The QID race is fixed with random IDs, and by using a strong random number generator and being careful with the state you keep for queries. 16 bit query IDs are still too short, which fills us with dread. There are hacks to get around this. For instance, DJBDNS randomizes the source port on requests as well, and thus won't honor responses unless they come from someone who guesses the ~16 bit source port. This brings us close to 32 bits, which is much harder to guess.

Fix 2:

The RR set poisoning attack is fixed by bailiwick checking, which is a quirky way of saying that resolvers simply remember that if they're asking where WWW.VICTIM.COM is, they're not interested in caching a new address for WWW.GOOGLE.COM in the same transaction.
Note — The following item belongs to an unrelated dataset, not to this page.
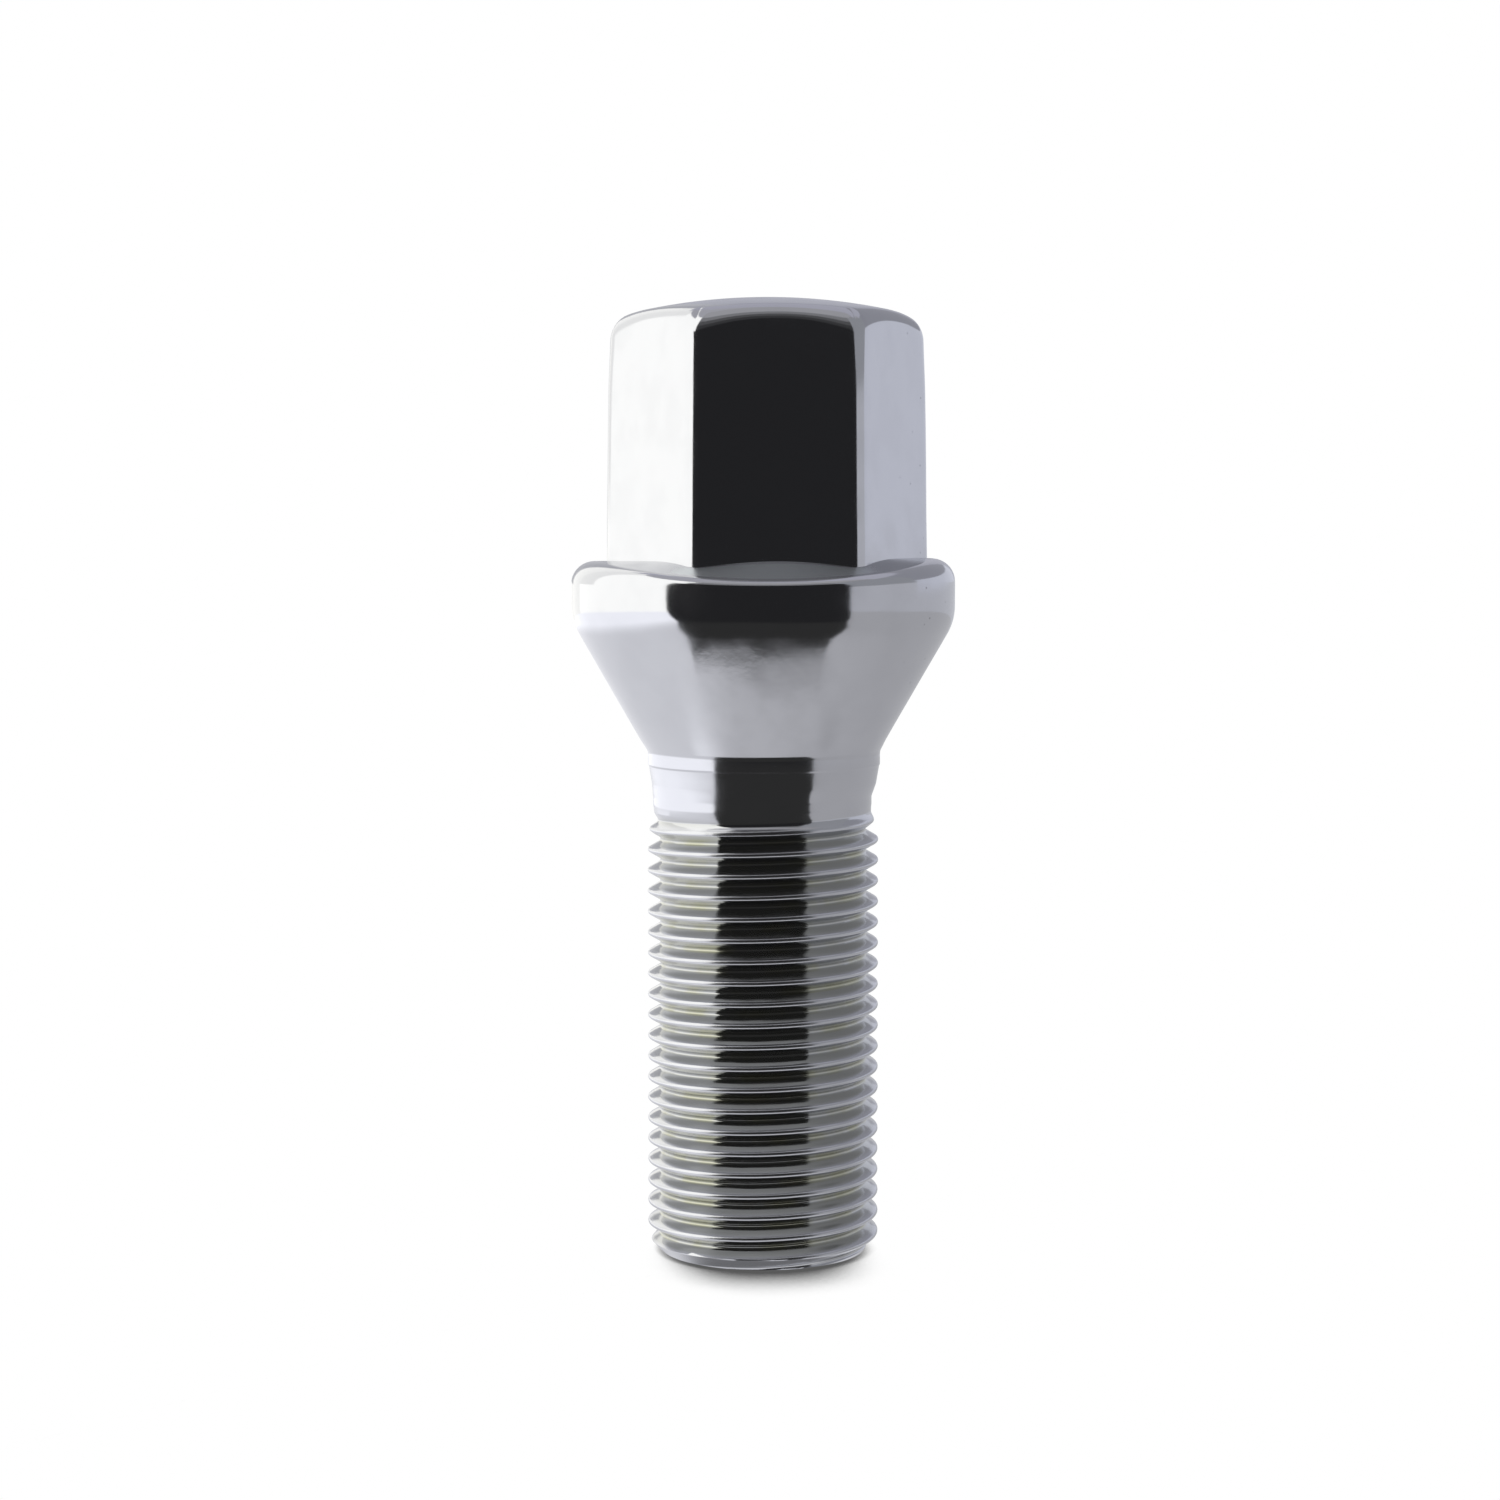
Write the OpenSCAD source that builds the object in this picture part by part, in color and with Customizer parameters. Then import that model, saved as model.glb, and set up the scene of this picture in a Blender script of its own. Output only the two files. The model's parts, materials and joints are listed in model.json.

Remember how these fixes work. They're very important.

And so we arrive at the present day.

5. Let's try again to convince Bob that WWW.VICTIM.COM is 6.6.6.0. This time though, instead of getting Bob to look up WWW.VICTIM.COM and then beating Alice in the race, or getting Bob to look up WWW.EVIL.COM and slipping strychnine into his ham sandwich, we're going to be clever (sneaky).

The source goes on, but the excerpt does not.